Objective => Transcribe only part of the material below: the lines from the one containing "in imported if" through the one containing "up = Vector((0.0, 0.0, 1.0))", inclusive, exactly as written.

[Start of Raw data]

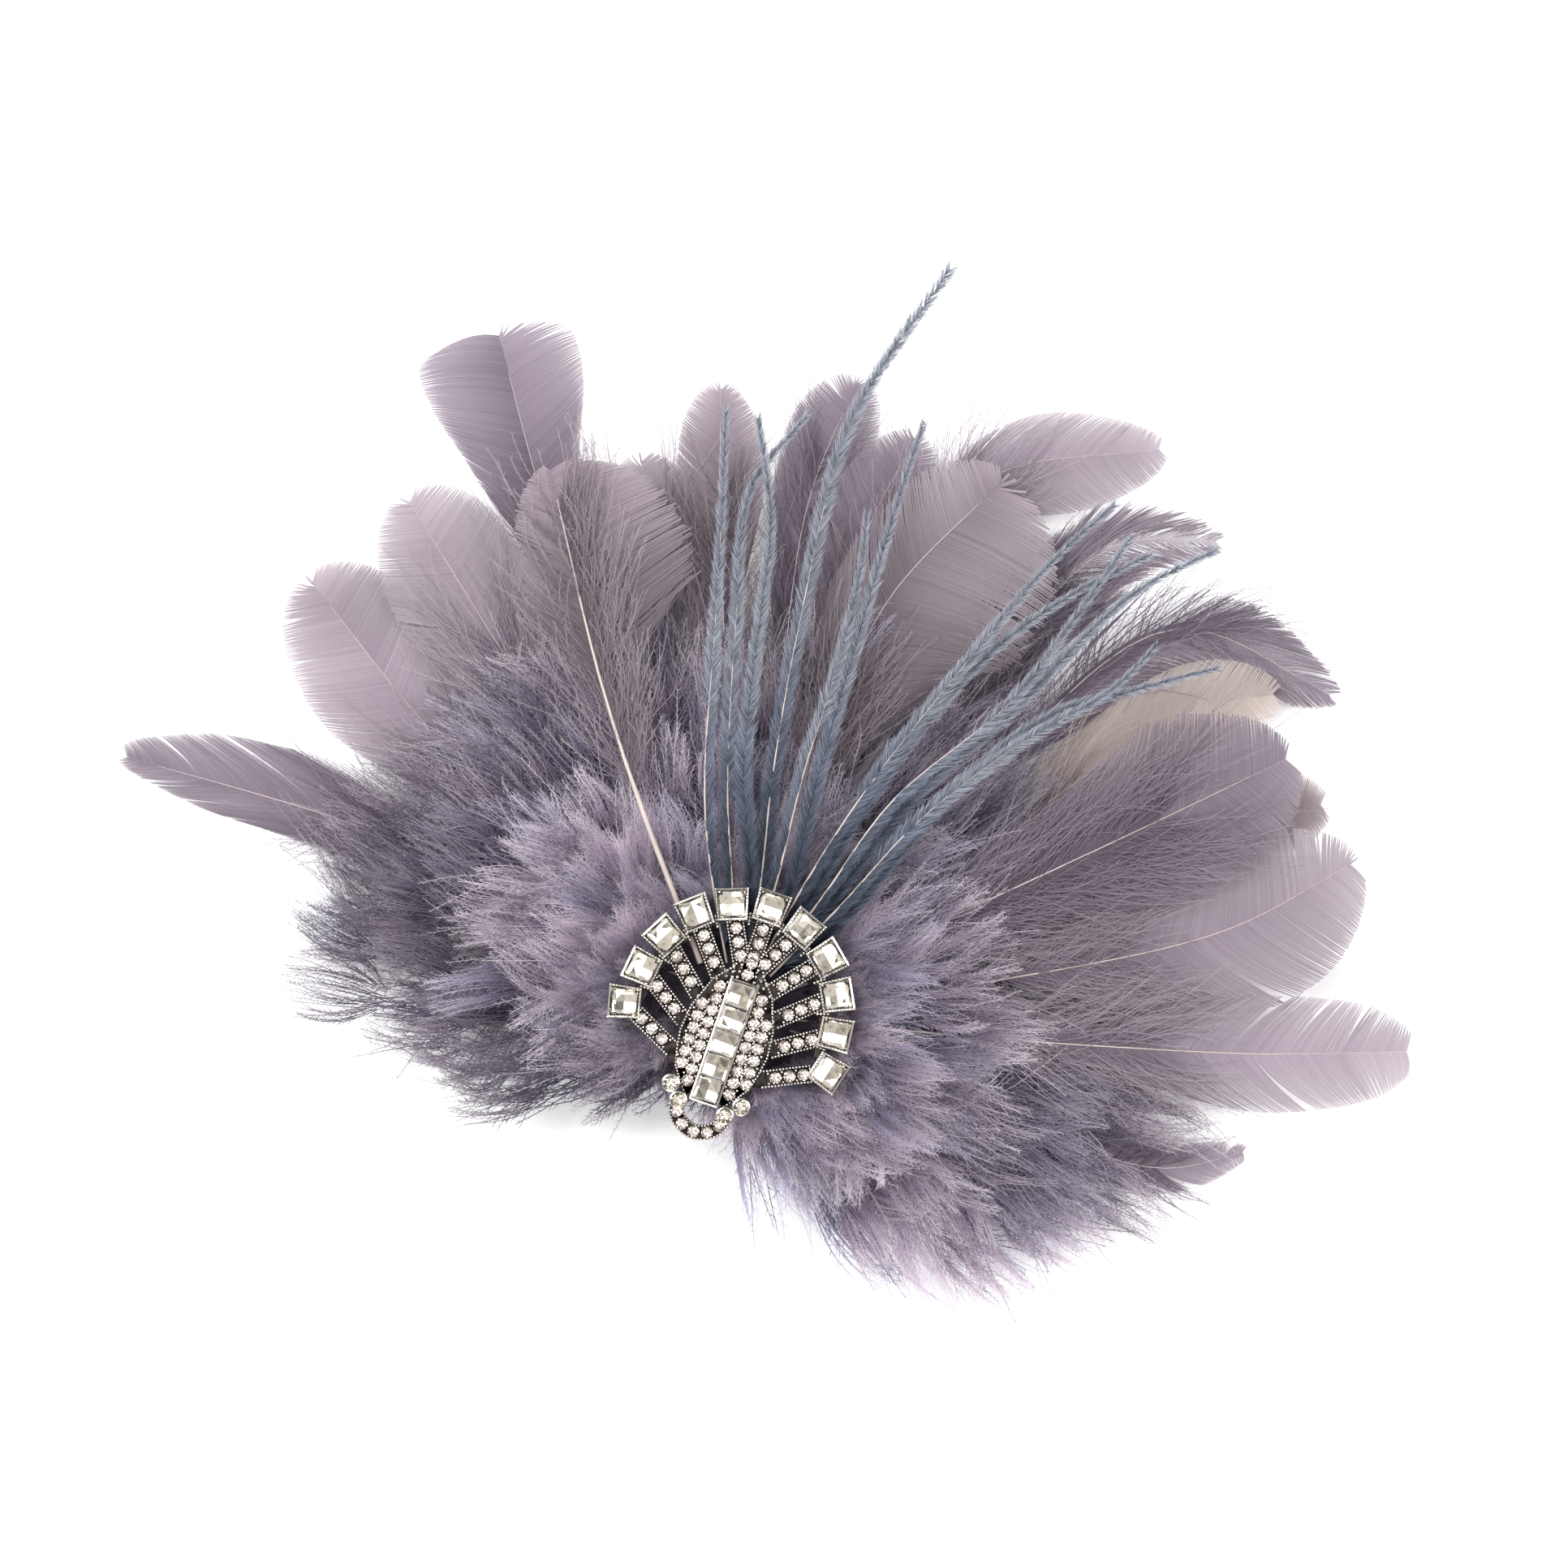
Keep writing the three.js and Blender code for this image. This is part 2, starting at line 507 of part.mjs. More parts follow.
function broochFrame() {
  const solids = [];
  const stones = [];
  const ribFirst = settingSide / 2 + ribStonePitch * 0.68;
  for (const row of settings) {
    const [x, y] = settingPlace(row);
    const cup = block(rectangle(settingSide, settingSide), 0, settingHeight);
    solids.push(solidOf(placed(cup, x, y, row.turn)));
    const foot = footOf(row);
    const inward = Math.hypot(foot[0] - x, foot[1] - y);
    solids.push(beam([x, y], foot, ribWidth, ribHeight));
    for (let k = 0; k < 3; k++) {
      const share = (ribFirst + k * ribStonePitch) / inward;
      stones.push([x + (foot[0] - x) * share, y + (foot[1] - y) * share, ribHeight]);
    }
  }
  for (let i = 0; i < settings.length - 1; i++) {
    const inner = (row) => polar(row.turn, rimRadius * row.out - settingSide * 0.4);
    solids.push(beam(inner(settings[i]), inner(settings[i + 1]), settingSide * 0.3, ribHeight));
  }
  solids.push(solidOf(block([...mirrored(fieldEdge.slice(1, -1).reverse())], 0, fieldHeight)));
  const barMiddle = barTop - barLength / 2;
  solids.push(solidOf(placed(block(rectangle(settingSide, barLength + settingWall * 2), 0, barHeight), 0, barMiddle)));
  const columnInner = settingSide / 2 + paveRadius * 1.15;
  const columnOuter = columnInner + paveRadius * 1.95;
  for (const side of [-1, 1]) {
    for (let k = 0; k < 10; k++) {
      stones.push([side * columnInner, barTop - innerPaveDrop - k * pavePitch * 0.97, fieldHeight]);
    }
    for (let k = 0; k < 6; k++) {
      stones.push([side * columnOuter, barTop - outerPaveDrop - k * pavePitch, fieldHeight]);
    }
  }
  stones.push([0, barTop + paveRadius * 1.75, fieldHeight]);

  // Loop at the foot and the four round bezels beside it
  const loopCentre = [0, barTop - barLength - loopDrop];
  const arc = new THREE.Shape();
  arc.absarc(0, 0, loopRadius + loopWidth / 2, Math.PI, 2 * Math.PI, false);
  arc.absarc(0, 0, loopRadius - loopWidth / 2, 2 * Math.PI, Math.PI, true);
  const loop = new THREE.ExtrudeGeometry(arc, { depth: loopHeight, bevelEnabled: false, curveSegments: 10 });
  solids.push(solidOf(loop.translate(loopCentre[0], loopCentre[1], 0)));
  for (let k = 0; k < 5; k++) {
    const turn = Math.PI * (1 + (k + 0.9) / 5.8);
    stones.push([
      loopCentre[0] + loopRadius * Math.cos(turn),
      loopCentre[1] + loopRadius * Math.sin(turn),
      loopHeight,
    ]);
  }
  for (const [x, y] of bezelPlaces) {
    solids.push(solidOf(block(polygon(bezelRadius, 12), 0, bezelHeight).translate(x, y, 0)));
    solids.push(beam([x, y], [x * 0.6, barTop - barLength * 0.93], bezelRadius, ribHeight));
  }

  let frame = join(solids);
  for (const [x, y, z] of stones) frame = frame.add(paveStone(x, y, z));

  // Pockets for the stones that are pieces of their own
  for (const row of settings) {
    const pocket = block(rectangle(pocketSide, pocketSide), floorThickness, settingHeight);
    frame = frame.subtract(solidOf(placed(pocket, ...settingPlace(row), row.turn)));
  }
  const channel = block(rectangle(pocketSide, barLength), floorThickness, barHeight);
  frame = frame.subtract(solidOf(placed(channel, 0, barMiddle)));
  for (const [x, y] of bezelPlaces) {
    const cup = block(polygon(bezelRadius - settingWall, 12), floorThickness, bezelHeight).translate(x, y, 0);
    frame = frame.subtract(solidOf(cup));
  }
  return geometryOf(frame);
}

const bezelPlaces = [
  [-fieldHalf * 0.71, barTop - barLength * 0.945],
  [-fieldHalf * 0.47, barTop - barLength * 1.055],
  [fieldHalf * 0.47, barTop - barLength * 1.055],
  [fieldHalf * 0.71, barTop - barLength * 0.945],
];

addPiece(brooch, 'brooch_frame', broochFrame(), antiqueSilver);

settings.forEach((row, i) => {
  const stone = addPiece(brooch, `rim_stone_${String(i + 1).padStart(2, '0')}`, squareStone(), clearStone);
  stone.position.set(...settingPlace(row), floorThickness + stoneGap);
  stone.rotation.z = THREE.MathUtils.degToRad(-row.turn);
});

for (let i = 0; i < barStones; i++) {
  const pitch = barLength / barStones;
  const stone = addPiece(brooch, `bar_stone_${i + 1}`, squareStone(), clearStone);
  stone.position.set(0, barTop - pitch * (i + 0.5), floorThickness + stoneGap + barHeight - settingHeight);
}

bezelPlaces.forEach(([x, y], i) => {
  const radius = bezelRadius - settingWall - stoneGap;
  const depth = bezelHeight - floorThickness - stoneGap - stoneGirdle;
  const geometry = cutStone(polygon(radius, 8), stoneCrown * 0.8, stoneGirdle, depth, 0.6);
  const stone = addPiece(brooch, `bezel_stone_${i + 1}`, geometry, clearStone);
  stone.position.set(x, y, floorThickness + stoneGap);
});

export default model;
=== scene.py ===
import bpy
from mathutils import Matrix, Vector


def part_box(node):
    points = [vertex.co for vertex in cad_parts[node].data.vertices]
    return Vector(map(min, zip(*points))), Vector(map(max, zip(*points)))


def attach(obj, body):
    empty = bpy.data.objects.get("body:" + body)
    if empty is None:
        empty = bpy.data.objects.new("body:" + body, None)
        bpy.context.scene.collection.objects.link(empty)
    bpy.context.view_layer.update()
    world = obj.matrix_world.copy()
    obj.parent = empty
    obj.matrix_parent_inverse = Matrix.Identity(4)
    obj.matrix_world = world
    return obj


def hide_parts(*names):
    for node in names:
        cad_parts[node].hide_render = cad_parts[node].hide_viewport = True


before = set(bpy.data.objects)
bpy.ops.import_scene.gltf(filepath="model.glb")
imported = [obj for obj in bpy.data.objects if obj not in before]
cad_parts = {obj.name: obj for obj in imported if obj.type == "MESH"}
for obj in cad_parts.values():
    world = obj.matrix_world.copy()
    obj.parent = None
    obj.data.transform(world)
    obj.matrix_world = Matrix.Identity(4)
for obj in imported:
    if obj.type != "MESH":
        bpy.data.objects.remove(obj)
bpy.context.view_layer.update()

import math

import bmesh
import bpy
import numpy as np
from mathutils import Matrix, Vector
from mathutils.bvhtree import BVHTree

mm = 0.001
up = Vector((0.0, 0.0, 1.0))


# stage: the camera straight above, as the photo was taken, over a plain pale table

stageSizes = {
    "photoWidth": 241.5,     # mm of table that the photo's frame shows
    "photoTurn": 19.135,     # the fan leans this much to the right in the photo
    "centre": (-4.3, 35.3),  # middle of the photo in the part's frame
    "lens": 100.0,
    "focusHeight": 12.0,     # mid height of the feathers
    "floorSize": 1600.0,
}


def makeCamera():
    size = stageSizes
    data = bpy.data.cameras.new("camera")
    data.lens = size["lens"]
    data.sensor_width = 36.0
    camera = bpy.data.objects.new("camera", data)
    bpy.context.scene.collection.objects.link(camera)
    distance = size["photoWidth"] * size["lens"] / data.sensor_width
    camera.location = (
        size["centre"][0] * mm,
        size["centre"][1] * mm,
        (size["focusHeight"] + distance) * mm,
    )
    camera.rotation_euler = (0.0, 0.0, math.radians(size["photoTurn"]))
    bpy.context.scene.camera = camera


def selectNone():
    for thing in bpy.context.selected_objects:
        thing.select_set(False)


def addLight(name, place, target, size, power):
    data = bpy.data.lights.new(name, "AREA")
    data.shape = "SQUARE"
    data.size = size
    data.energy = power
    light = bpy.data.objects.new(name, data)
    bpy.context.scene.collection.objects.link(light)
    light.location = place
    light.rotation_euler = (Vector(target) - Vector(place)).to_track_quat("-Z", "Y").to_euler()


def makeStage():
    selectNone()
    bpy.ops.mesh.primitive_plane_add(size=stageSizes["floorSize"] * mm, location=(0, 0, -0.05 * mm))
    floor = bpy.context.active_object
    floor.name = "floor"
    floor.data.materials.append(whiteTable())
    addLight("softboxLeft", (-0.75, 0.25, 0.85), (0, 0.03, 0), 0.7, 11.0)
    addLight("softboxRight", (0.7, 0.45, 0.9), (0, 0.03, 0), 0.6, 7.5)
    addLight("softboxFront", (0.15, -0.85, 0.8), (0, 0.03, 0), 0.6, 5.0)
    addLight("softboxTop", (-0.42, 0.38, 1.15), (0, 0.0, 0), 0.35, 3.0)
    world = bpy.context.scene.world or bpy.data.worlds.new("world")
    bpy.context.scene.world = world
    world.use_nodes = True
    tree = world.node_tree
    sky = addNode(tree, "ShaderNodeTexCoord")
    split = addNode(tree, "ShaderNodeSeparateXYZ", links={"Vector": sky.outputs["Generated"]})
    fade = {"From Min": 0.55, "From Max": 0.95, "To Min": 0.95, "To Max": 0.2}  # a white tent, dark on top
    zenith = addNode(tree, "ShaderNodeMapRange", fade, {"Value": split.outputs["Z"]})
    tree.links.new(zenith.outputs[0], tree.nodes["Background"].inputs["Strength"])
    tree.nodes["Background"].inputs["Color"].default_value = (1.0, 1.0, 1.0, 1.0)
    bpy.context.scene.view_settings.view_transform = "Standard"  # keeps the table white, as the photo's is


# materials: one function for colours, one that adds a node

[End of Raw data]

Task output =>
cad_parts = {obj.name: obj for obj in imported if obj.type == "MESH"}
for obj in cad_parts.values():
    world = obj.matrix_world.copy()
    obj.parent = None
    obj.data.transform(world)
    obj.matrix_world = Matrix.Identity(4)
for obj in imported:
    if obj.type != "MESH":
        bpy.data.objects.remove(obj)
bpy.context.view_layer.update()

import math

import bmesh
import bpy
import numpy as np
from mathutils import Matrix, Vector
from mathutils.bvhtree import BVHTree

mm = 0.001
up = Vector((0.0, 0.0, 1.0))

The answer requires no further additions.